Schumer quickly fired back on Twitter.

"The NRA is once again spewing pathetic, out of touch ideas, blaming everything but guns," Schumer said.

LaPierre's remarks came the day after President Donald Trump and his aides outlined plans to combat mass shootings: Tighten the national background-check system, raise the age for buying semi-automatic weapons to 21, and allow some teachers and school officials to carry firearms on campuses.

Calling schools "wide open, soft targets for anyone bent on mass murder," LaPierre said that banks, jewelry stores, movie stars and politicians are "all more protected than our children."

"We must immediately harden our schools," he said.

But the NRA chief didn't limit himself to guns or their potential effect on school safety. LaPierre went after the FBI for failing to prevent the shooting that killed 17 people at Marjory Stoneman Douglas High School last week, and blasted "corruption" within the bureau's ranks.

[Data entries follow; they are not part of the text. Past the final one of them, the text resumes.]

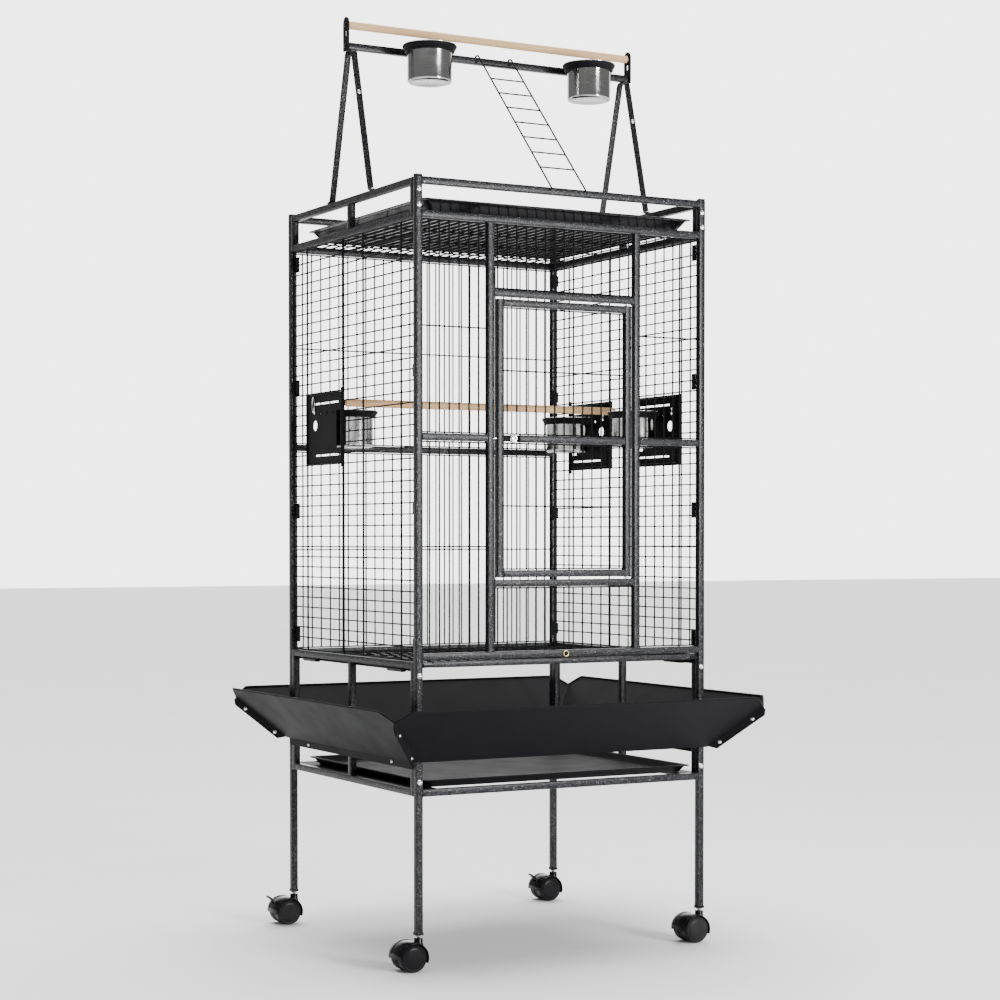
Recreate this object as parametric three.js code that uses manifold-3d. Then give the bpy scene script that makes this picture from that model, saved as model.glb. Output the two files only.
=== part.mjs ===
// Bird cage on a wheeled stand, with a play top, a seed skirt and three swing-out feeders.
// Units are millimetres. +Z is up, +X is the right-hand side seen from the front, and the door faces -Y.
// The origin is on the floor, midway across the width and the depth.
import * as THREE from 'three';
import { mergeVertices } from 'three/addons/utils/BufferGeometryUtils.js';
import Module from 'manifold-3d';

const wasm = await Module();
wasm.setup();

// ---------- driving dimensions ----------

// cage and stand frame
const CAGE_WIDTH = 610;
const CAGE_DEPTH = 565;
const FRAME_HEIGHT = 1405;
const TUBE = 12.7;
const POST_CAP = 4;
const LEG_END_Z = 63;
const STAND_RAIL_Z = 307.5;
const FLOOR_RAIL_Z = 533;
const GRATE_SLOT = 15.3;
const SILL_RISE = 116.5;
const HEADER_DROP = 118.3;
const TRAY_SLOT = 45.8;
const GAP = 0.3;

// wire panels
const WIRE = 2.5;
const GRILLE_PITCH = 40.4;
const MESH_PITCH = 54;
const MESH_ROW_PITCH = 196;
const ROOF_ROW_PITCH = 135;
const TAB = { along: 13, deep: 7, tall: 30 };
const TAB_PITCH = 243;
const TAB_DROP = 25;

// door
const DOOR_WIDTH = 282;
const DOOR_SIDE_GAP = 7;
const DOOR_END_GAP = 4.4;
const DOOR_PIN_R = 2.5;
const DOOR_PIN_GRIP = 6;
const LATCH_BOLT_R = 2.5;
const LATCH_KNOB_R = 7.5;
const LATCH_KNOB_STAND = 6;
const LATCH_TRAVEL = 7;
const LATCH_BLOCK = 9;

// trays and grate
const TRAY_SIDE_GAP = 7;
const TRAY_FRONT_INSET = 12.5;
const TRAY_DEPTH = 506;
const TRAY_LIP = 6;
const TRAY_SLOPE = 10;
const TRAY_CORNER_R = 12;
const SHEET = 1.2;
const PLAY_TRAY_RISE = 23.5;
const BASE_TRAY_RISE = 14.5;
const TRAY_LEDGE = 34;
const GRATE_LEDGE = 12;
const LEDGE_THICK = 2.4;
const GRATE_BAR = { thick: 5, tall: 10 };
const LOCK_RING_R = 5;

// seed skirt
const SKIRT_REACH_X = 100;
const SKIRT_REACH_Y = 97.5;
const SKIRT_FOLD_Z = 370;
const SKIRT_RISE = 98;
const SKIRT_STANDOFF = 3;
const SKIRT_CHAMFER = 45;
const SEAM_REACH = 0.8;
const SEAM_GAP = 0.45;
const SEAM_FLANGE = 15;
const SKIRT_DROP = 14;
const RIM_BEAD_R = 2.2;

// play top
const PLAY_HEIGHT = 330;
const PERCH_OVERHANG = 5;
const BRACKET = { thick: 3, wide: 22, tall: 63 };
const BRACKET_SLOT = { wide: 7, tall: 10 };
const CROSSBAR_LIFT = 2.4;
const PERCH_R = 7.5;
const PERCH_DROP = 15;
const LEG_STRAP = 3;
const LEG_SPREAD = 84;
const LEG_TOP_HALF = 12;
const LEG_FOOT = 12;
const LADDER_X = 3.5;
const LADDER_WIDTH = 76;
const LADDER_ROD_R = 1.5;
const LADDER_RUNGS = 8;
const LADDER_PITCH = 45.2;
const LADDER_FIRST_RUNG = 24;
const LADDER_OVERHANG = 7;

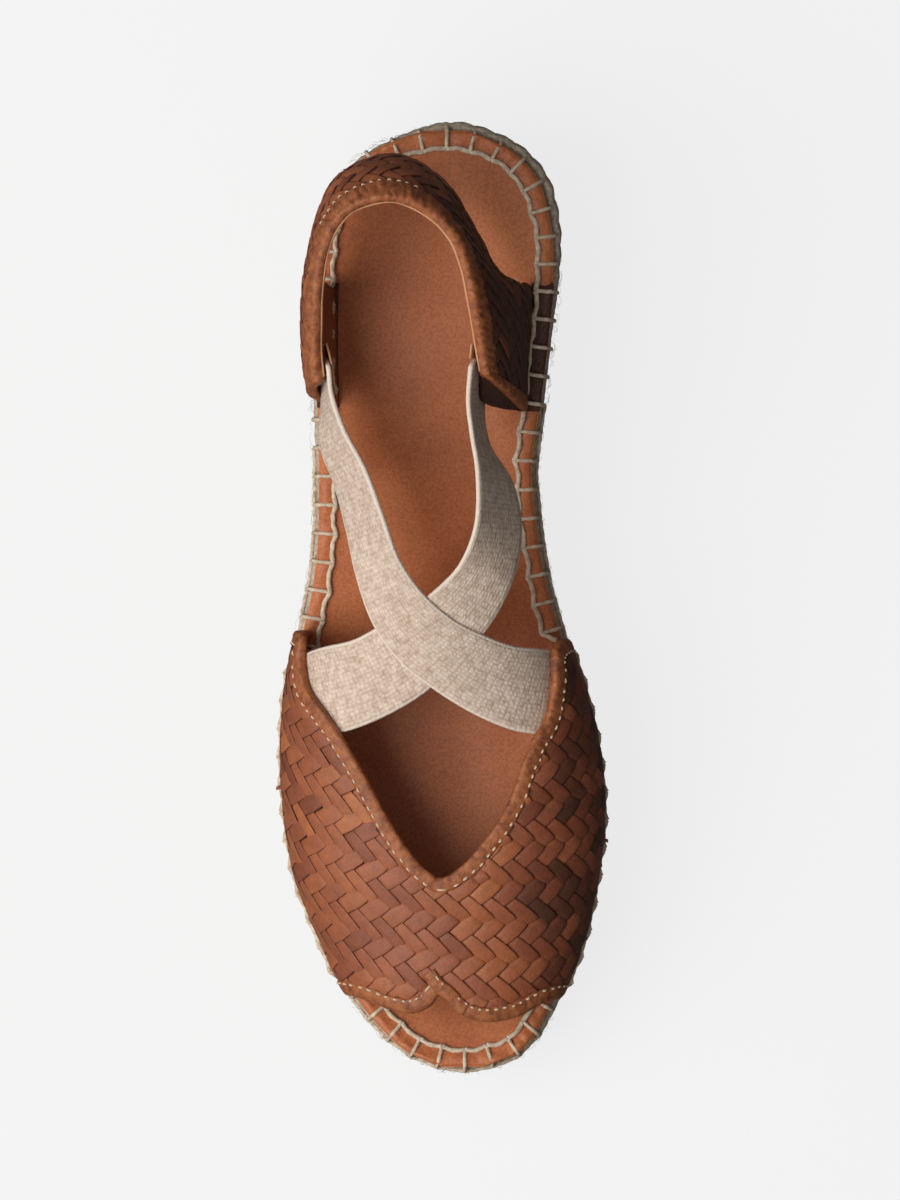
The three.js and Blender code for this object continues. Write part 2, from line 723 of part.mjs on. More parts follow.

Those advocating for gun control in the wake of the shooting want "to sweep right under the carpet the failure of school security, the failure of family, the failure of America's mental health system, and even the unbelievable failure of the FBI," he said.

A top FBI official admitted Thursday the bureau made a mistake in not properly handling a report it had received about the Florida shooter before he attack the school. Acting FBI Deputy Director David Bowdich said that while it was "a tragedy" that a tip about the gunman, Nikolas Cruz, was never passed along to local investigators, the FBI is determined to fix the problem.

Shortly before LaPierre took the stage, Trump praised him and NRA staff as "Great People and Great American Patriots" on Twitter.

NRA spokeswoman Dana Loesch, a favorite of Tea Party activists, spoke before LaPierre and said major media organizations cover mass shootings based on race and ratings.

"Many in legacy media love mass shootings," Loesch said. "You love the ratings. Crying white mothers are ratings gold."

She went on to say that the media ignore the shooting deaths of people of color in Chicago.

LaPierre said the NRA's critics are interested only in eliminating liberty for Americans — not preventing more shootings.

"They hate the NRA. They hate the Second Amendment. They hate individual freedom," he said.

"To stop a bad guy with a gun, it takes a good guy with a gun," LaPierre added.

Speaking shortly after LaPierre, Vice President Mike Pence struck a more conciliatory tone, saying Americans "mourn with those who mourn and grieve with those who grieve."

Where LaPierre warned gun control was a subversive liberal plot to enable authoritarianism, Pence praised Trump's recent call for Congress to strengthen background checks and his call to government regulators to restrict bump stocks that can speed up semi-automatic weapon fire.

Pence said he would "pray for God's wisdom that all of us in positions of authority might find a way to come together with American solutions to confront and end this evil in our time." He lamented that the aftermath of the shooting had brought "a time of too much division and too much anger in America."